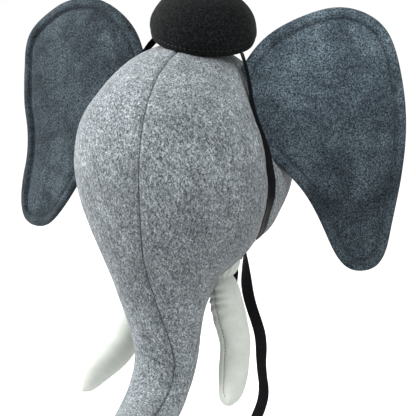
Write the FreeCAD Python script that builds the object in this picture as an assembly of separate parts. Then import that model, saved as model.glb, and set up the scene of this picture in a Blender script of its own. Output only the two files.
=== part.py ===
"""Wall-mounted stuffed elephant head with hat and chin ribbon.

Millimetres.  +Z up, the face looks along -Y, +X is the elephant's own left.
The origin is the middle of the backboard's rear face, which lies on the wall
plane y = 0.  Every soft piece is a plain closed solid of the right size and
place; the puffed and draped surfaces are finished elsewhere.
"""
import FreeCAD, Part
import math
import os

V = FreeCAD.Vector
X_AXIS = V(1, 0, 0)

# ---- driving dimensions -------------------------------------------------
FELT = 2.0                  # felt of the head, the trunk and the tusks
BOARD_RADIUS, BOARD_T = 71.5, 12.0
SKIN_START = -1.0           # the covers end 1 mm in front of the wall plane

# Head and trunk as ellipses square to the centre plane, from the board to the
# trunk tip: front point (y, z), rear point (y, z), half width, and how much
# wider (+) or narrower (-) the front or upper half is than the lower half.
STATIONS = [
    (SKIN_START, 76, SKIN_START, -76, 76, 0),
    (-32, 96, -26, -87, 90, -0.14),
    (-75, 114, -50, -97, 98, -0.15),
    (-125, 117, -72, -107, 103.5, -0.08),
    (-172, 101, -86, -115, 104, 0.0),
    (-206, 71, -94, -122, 96, 0.07),
    (-221, 29, -101, -129, 84, 0.05),
    (-223, -17, -110, -135, 66.5, 0.15),
    (-217, -63, -124, -143, 53, 0.12),
    (-208, -107, -133, -154, 42.5, 0.05),
    (-199, -146, -135, -170, 36, 0),
    (-193, -176, -138, -196, 32.5, 0),
    (-202, -199, -157, -222, 30.5, 0),
    (-235, -211, -202, -252, 28.5, 0),
    (-276, -215, -262, -264, 26, 0),
    (-300, -224, -293, -262, 18, 0),
    (-308, -237, -306, -251, 7, 0),
]

# Flexing place of the trunk: the lower part turns on a ball-shaped split.
BEND_Y, BEND_Z, BEND_R, BEND_GAP = -166.0, -188.0, 37.0, 0.5

# Ear: a flat pad.  Sweep turns it back, lean tips its top back.
EAR_ROOT = V(90, -98, 20)
EAR_SWEEP, EAR_LEAN = 20.0, 10.0
EAR_T, EAR_CLOTH = 12.0, 2.2
EAR_CLEAR = 3.2             # gap between the ear root and the head
EAR_EDGES = {
    "left": [(-34, 72), (-11, 103), (28, 126), (66, 134), (104, 117), (121, 80), (129, 26),
             (125, -33), (116, -84), (100, -120), (81, -122), (51, -84), (24, -37), (-3, -11)],
    "right": [(-40, 86), (-20, 110), (27, 131), (69, 126), (104, 106), (125, 82), (127, 40),
              (118, -5), (113, -42), (115, -85), (107, -113), (77, -116), (42, -98), (18, -62),
              (-3, -11)],
}

# Tusk centre line with the radius at each point.
TUSK = [(42, -106, -92, 16), (43, -112, -114, 15.5), (46, -116, -142, 16.8), (52, -122, -169, 16.8),
        (60, -133, -190, 16.2), (67, -150, -205, 15.2), (73, -171, -216, 13), (76, -185, -222, 9.5),
        (77, -192, -225, 5)]

# Hat: a round felt cap tipped forward and a little to the elephant's left.
HAT_AT = V(13, -88, 120)
HAT_FORWARD, HAT_SIDE = 8.0, 5.4
HAT_FELT, HEM_T, HEM_H = 2.5, 1.5, 11.0
HAT_PROFILE = [(50, 0), (52, 8), (51.5, 15), (49, 23), (44.5, 31), (36, 39), (23, 45), (9, 47.5)]
HAT_TOP = 48.0

# Ribbon: 12 mm wide.  The strap's line seen from the side, then the two tails.
RIBBON_W, RIBBON_T, RIBBON_GAP = 12.0, 1.0, 0.5
STRAP_SIDE = [(-105, 112), (-114, 98), (-121, 80), (-126, 50), (-127, 12), (-122, -28), (-106, -62),
              (-87, -92), (-79, -125)]
LEFT_SPAN = [(60, -104, 111.9), (71, -113, 96), (76.5, -121.4, 77.5)]      # free, hat to cheek
RIGHT_SPAN = [(-35, -104, 118.8), (-41, -107, 112.5), (-44.9, -109.4, 105.5)]
LEFT_SPAN_Z, RIGHT_SPAN_Z = 78.0, 106.0
KNOT_AT, KNOT_SIZE = V(50, -80, -102), (9.0, 6.5, 6.5)
LONG_TAIL = [(54, -110), (57, -135), (60, -159), (69, -194), (71, -229), (72, -262), (67, -283),
             (60, -302)]
SHORT_TAIL = [(45, -110), (43, -140), (44, -175), (46, -204)]
LONG_TAIL_Y, SHORT_TAIL_Y = -74.0, -84.0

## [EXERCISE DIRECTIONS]
Return every line of the material exactly.

## [FINAL ANSWER]
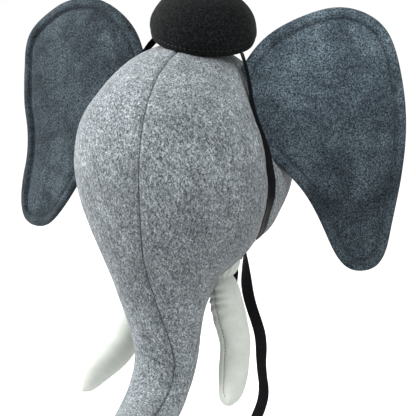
Write the FreeCAD Python script that builds the object in this picture as an assembly of separate parts. Then import that model, saved as model.glb, and set up the scene of this picture in a Blender script of its own. Output only the two files.
=== part.py ===
"""Wall-mounted stuffed elephant head with hat and chin ribbon.

Millimetres.  +Z up, the face looks along -Y, +X is the elephant's own left.
The origin is the middle of the backboard's rear face, which lies on the wall
plane y = 0.  Every soft piece is a plain closed solid of the right size and
place; the puffed and draped surfaces are finished elsewhere.
"""
import FreeCAD, Part
import math
import os

V = FreeCAD.Vector
X_AXIS = V(1, 0, 0)

# ---- driving dimensions -------------------------------------------------
FELT = 2.0                  # felt of the head, the trunk and the tusks
BOARD_RADIUS, BOARD_T = 71.5, 12.0
SKIN_START = -1.0           # the covers end 1 mm in front of the wall plane

# Head and trunk as ellipses square to the centre plane, from the board to the
# trunk tip: front point (y, z), rear point (y, z), half width, and how much
# wider (+) or narrower (-) the front or upper half is than the lower half.
STATIONS = [
    (SKIN_START, 76, SKIN_START, -76, 76, 0),
    (-32, 96, -26, -87, 90, -0.14),
    (-75, 114, -50, -97, 98, -0.15),
    (-125, 117, -72, -107, 103.5, -0.08),
    (-172, 101, -86, -115, 104, 0.0),
    (-206, 71, -94, -122, 96, 0.07),
    (-221, 29, -101, -129, 84, 0.05),
    (-223, -17, -110, -135, 66.5, 0.15),
    (-217, -63, -124, -143, 53, 0.12),
    (-208, -107, -133, -154, 42.5, 0.05),
    (-199, -146, -135, -170, 36, 0),
    (-193, -176, -138, -196, 32.5, 0),
    (-202, -199, -157, -222, 30.5, 0),
    (-235, -211, -202, -252, 28.5, 0),
    (-276, -215, -262, -264, 26, 0),
    (-300, -224, -293, -262, 18, 0),
    (-308, -237, -306, -251, 7, 0),
]

# Flexing place of the trunk: the lower part turns on a ball-shaped split.
BEND_Y, BEND_Z, BEND_R, BEND_GAP = -166.0, -188.0, 37.0, 0.5

# Ear: a flat pad.  Sweep turns it back, lean tips its top back.
EAR_ROOT = V(90, -98, 20)
EAR_SWEEP, EAR_LEAN = 20.0, 10.0
EAR_T, EAR_CLOTH = 12.0, 2.2
EAR_CLEAR = 3.2             # gap between the ear root and the head
EAR_EDGES = {
    "left": [(-34, 72), (-11, 103), (28, 126), (66, 134), (104, 117), (121, 80), (129, 26),
             (125, -33), (116, -84), (100, -120), (81, -122), (51, -84), (24, -37), (-3, -11)],
    "right": [(-40, 86), (-20, 110), (27, 131), (69, 126), (104, 106), (125, 82), (127, 40),
              (118, -5), (113, -42), (115, -85), (107, -113), (77, -116), (42, -98), (18, -62),
              (-3, -11)],
}

# Tusk centre line with the radius at each point.
TUSK = [(42, -106, -92, 16), (43, -112, -114, 15.5), (46, -116, -142, 16.8), (52, -122, -169, 16.8),
        (60, -133, -190, 16.2), (67, -150, -205, 15.2), (73, -171, -216, 13), (76, -185, -222, 9.5),
        (77, -192, -225, 5)]

# Hat: a round felt cap tipped forward and a little to the elephant's left.
HAT_AT = V(13, -88, 120)
HAT_FORWARD, HAT_SIDE = 8.0, 5.4
HAT_FELT, HEM_T, HEM_H = 2.5, 1.5, 11.0
HAT_PROFILE = [(50, 0), (52, 8), (51.5, 15), (49, 23), (44.5, 31), (36, 39), (23, 45), (9, 47.5)]
HAT_TOP = 48.0

# Ribbon: 12 mm wide.  The strap's line seen from the side, then the two tails.
RIBBON_W, RIBBON_T, RIBBON_GAP = 12.0, 1.0, 0.5
STRAP_SIDE = [(-105, 112), (-114, 98), (-121, 80), (-126, 50), (-127, 12), (-122, -28), (-106, -62),
              (-87, -92), (-79, -125)]
LEFT_SPAN = [(60, -104, 111.9), (71, -113, 96), (76.5, -121.4, 77.5)]      # free, hat to cheek
RIGHT_SPAN = [(-35, -104, 118.8), (-41, -107, 112.5), (-44.9, -109.4, 105.5)]
LEFT_SPAN_Z, RIGHT_SPAN_Z = 78.0, 106.0
KNOT_AT, KNOT_SIZE = V(50, -80, -102), (9.0, 6.5, 6.5)
LONG_TAIL = [(54, -110), (57, -135), (60, -159), (69, -194), (71, -229), (72, -262), (67, -283),
             (60, -302)]
SHORT_TAIL = [(45, -110), (43, -140), (44, -175), (46, -204)]
LONG_TAIL_Y, SHORT_TAIL_Y = -74.0, -84.0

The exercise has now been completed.